Христофоров, явившийся в ложу первым и одиноко сидевший у ее красно-бархатного барьера, чувствовал себя затерянным в огромной, разодетой толпе. Театр наполнялся. Входили в партер, непрерывное движение было в верхах, усаживались в ложах; кое-где направляли бинокли. Над всем стоял тот ровный, неумолчный шум, что напоминает гудение бора – голос человеческого множества. Человечество затихло лишь тогда, когда капельмейстер, худой, старый человек во фраке, взмахнул своей таинственной палочкой, и за ней взлетели десятки смычков того удивительного существа, что называется оркестром. Загадочно, волшебством вызывали они новую жизнь: помимо лож, партера и публики в театре появилась Музыка. Поднялся занавес, чтобы в безмолвном полете балерин дать место гению Ритма».
Театр был верен себе – сохранял таинственный и сладостный дух, что проник в его стены еще при покойном Медоксе.
Семейное посещение Большого было истинным событием: «Этой экспедицией управляет сама мать. Нас предварительно моют, одевают в шелковые русские рубахи с бархатными шароварами и замшевыми сапогами.
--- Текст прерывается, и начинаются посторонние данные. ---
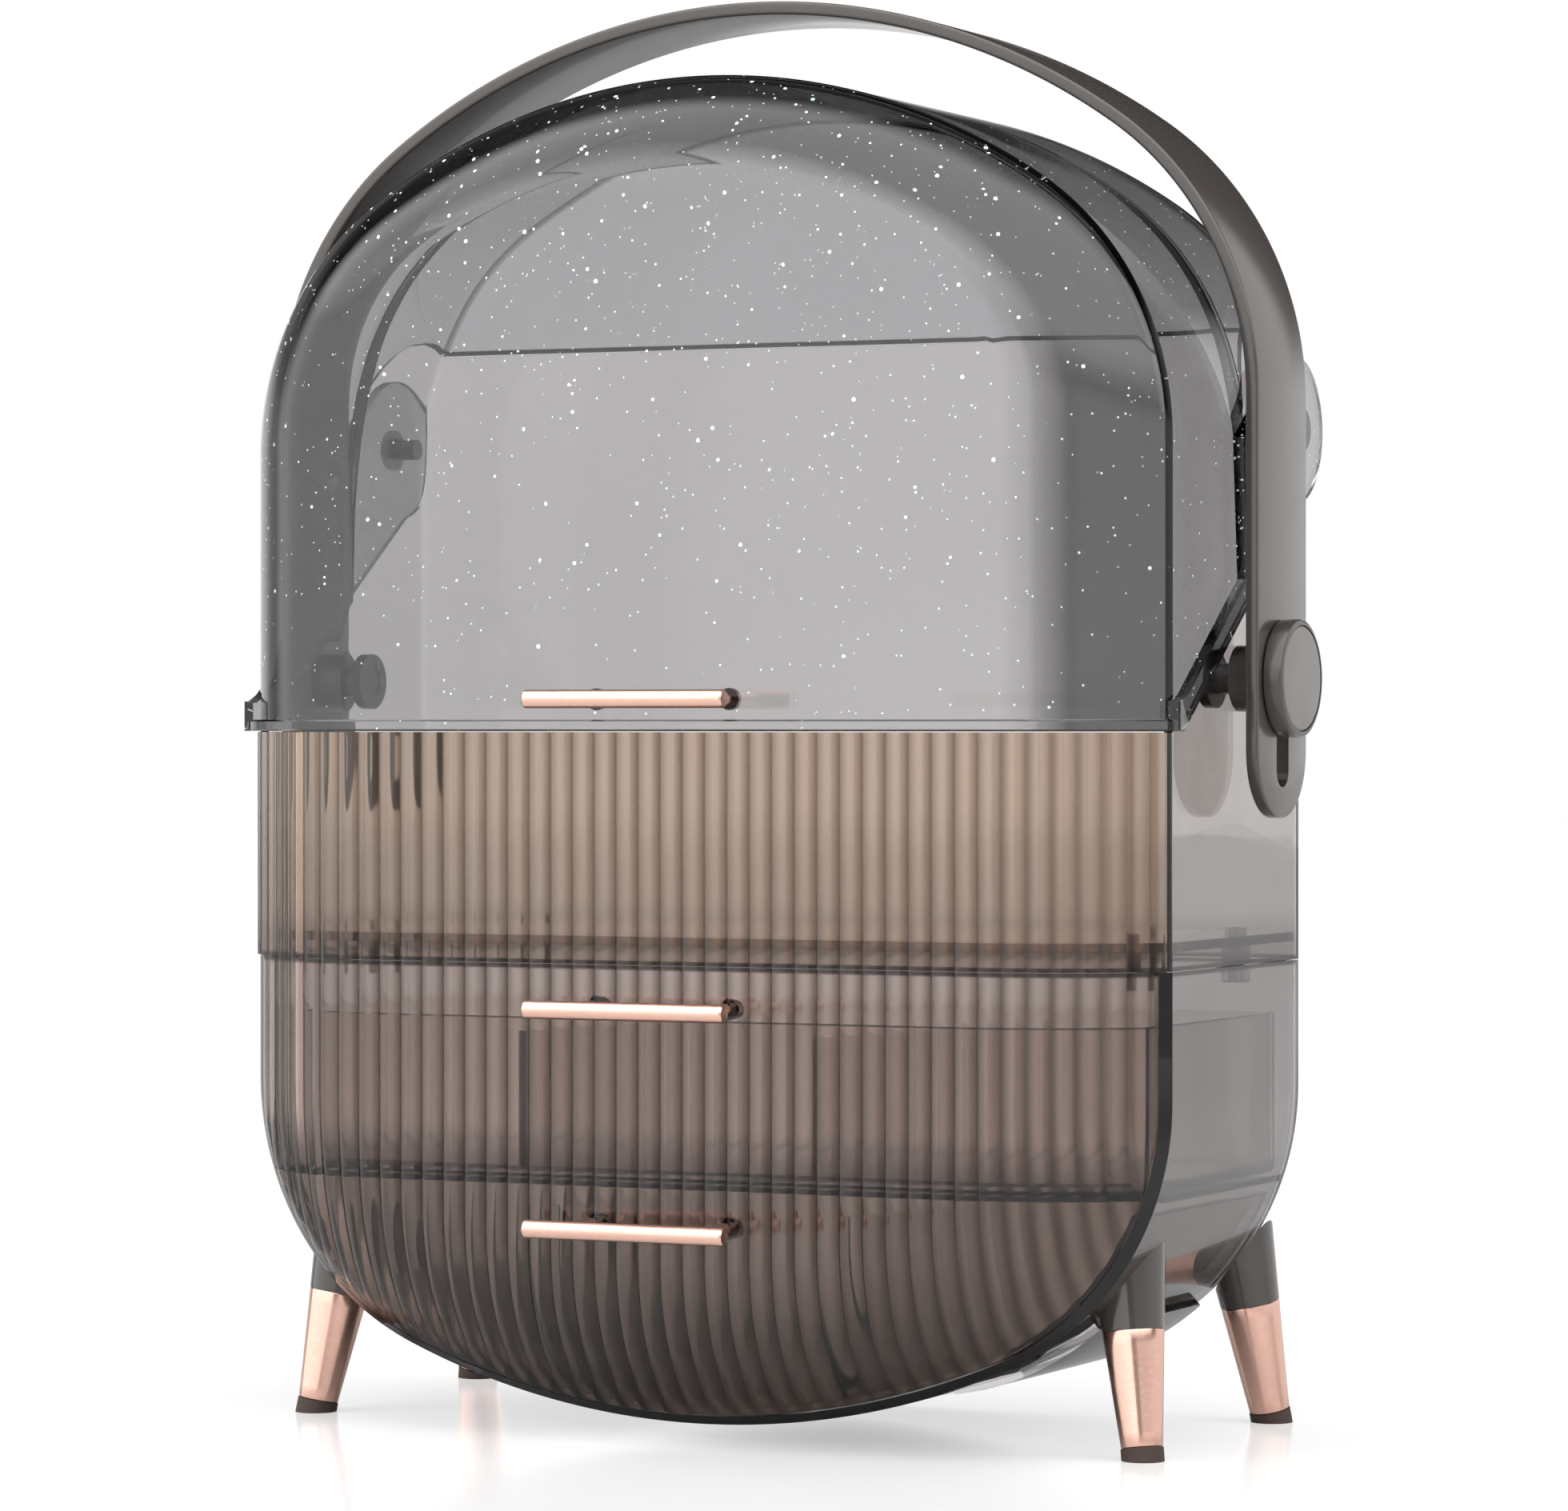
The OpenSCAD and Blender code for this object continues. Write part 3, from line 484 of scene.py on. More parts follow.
# Leg sleeves.
# Four tapered tubes pressed from thin metal and plated rose gold; each slips over a
# plastic spigot and splays outwards.
rose_gold = grained("rose gold plate", (240, 197, 180), (230, 181, 163), 0.14, 700, metal=1.0, coat=0.25)
SPLAY = math.radians(8)
TIP_R, SLEEVE_R, BORE_R, PAD_H, SLEEVE_TOP = 5.6, 8.4, 3, 3, 34.5
TAPER = (SLEEVE_R - TIP_R) / (SLEEVE_TOP - PAD_H)
LEG_X, LEG_FRONT_Y, LEG_REAR_Y = HALF - 12.5, 10, DEPTH + 8.5
low, high = PAD_H + 0.3, SLEEVE_TOP
sleeve = [(low + 8, BORE_R), (low, BORE_R), (low, TIP_R - 0.5), (low + 0.15, TIP_R - 0.12),
          (low + 0.5, TIP_R + TAPER * 0.5)]
sleeve += [(low + (high - low) * k / 8, TIP_R + TAPER * (high - low) * k / 8) for k in range(1, 8)]
sleeve += [(high - 0.5, SLEEVE_R - TAPER * 0.5), (high - 0.12, SLEEVE_R - 0.1), (high, SLEEVE_R - 0.5),
           (high, BORE_R + 0.1), (low + 9, BORE_R + 0.1)]
for end, foot_y, lean in (("front", LEG_FRONT_Y, -SPLAY), ("rear", LEG_REAR_Y, SPLAY)):
    for hand, side in (("left", -1), ("right", 1)):
        tilt = Matrix.Rotation(-side * SPLAY, 3, "Y") @ Matrix.Rotation(lean, 3, "X")
        tube = turned(sleeve, (side * LEG_X, foot_y, 0), tilt @ Vector((0, 0, 1)))
        piece(f"sleeve_{end}_{hand}", [tube], rose_gold, "case", [f"leg_sleeve_{end}_{hand}"])

# Tray.
# The open middle of the body, moulded in the same smoked plastic: a swelling front with 44
# upright flutes, flat sides cut on a slope, and a back wall that carries the lid's hinge.
ROUND_W, BULGE = 46, 24
PILLOW_R = (ROUND_W ** 2 + BULGE ** 2) / (2 * BULGE)
FLAT = HALF - ROUND_W
PLAN_HALF = FLAT + PILLOW_R * math.asin(ROUND_W / PILLOW_R)
FLUTES, FLUTE_H, FLUTE_STEPS = 44, 1.1, 8
PITCH = 2 * PLAN_HALF / FLUTES
FLUTE_US = [-PLAN_HALF + 2 * PLAN_HALF * k / (FLUTES * FLUTE_STEPS) for k in range(FLUTES * FLUTE_STEPS + 1)]
HINGE_Y, HINGE_Z, LOBE_R = 83, 278, 30.8
SLOPE_TURN = math.radians(36)
LID_SIZE, LID_GAP = (HALF, 374.6, 183, 85), 0.3


def plan(u, out):
    """Point and turn of the front's plan curve at a distance u from the middle."""
    turn = max(0, abs(u) - FLAT) / PILLOW_R
    radius = PILLOW_R + out
    x = min(abs(u), FLAT) + radius * math.sin(turn)
    return math.copysign(x, u), PILLOW_R - BULGE - radius * math.cos(turn), turn


def flute(u):
    """How far the flutes stand out at a distance u along the plan curve."""
    return FLUTE_H * abs(math.sin(math.pi * (u + PLAN_HALF) / PITCH))


def knee_of(size):
    """Turn where the arcs of a three-centred arch meet, and height where its straight sides end.

    A size is the arch's half width, its top, and the radii of its top and side arcs.
    """
    side, top, wide, small = size
    lean = math.asin((side - small) / (wide - small))
    return lean, top - wide + (wide - small) * math.cos(lean)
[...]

На руки натягивают белые перчатки и строго-настрого наказывают, чтобы по возвращении домой из театра перчатки оставались белыми, а не совершенно черными, как это обыкновенно случается. Понятно, что мы весь вечер ходим с растопыренными пальцами рук, держа ладони далеко от собственного туловища, дабы не запачкаться. Но вдруг забудешься и схватишь шоколад или помнешь в руках афишу с большими черными буквами невысохшей печати. Или от волнения начнешь тереть рукою грязный бархатный барьер ложи, – и вместо белой тотчас же перчатка делается темно-серой с черными пятнами.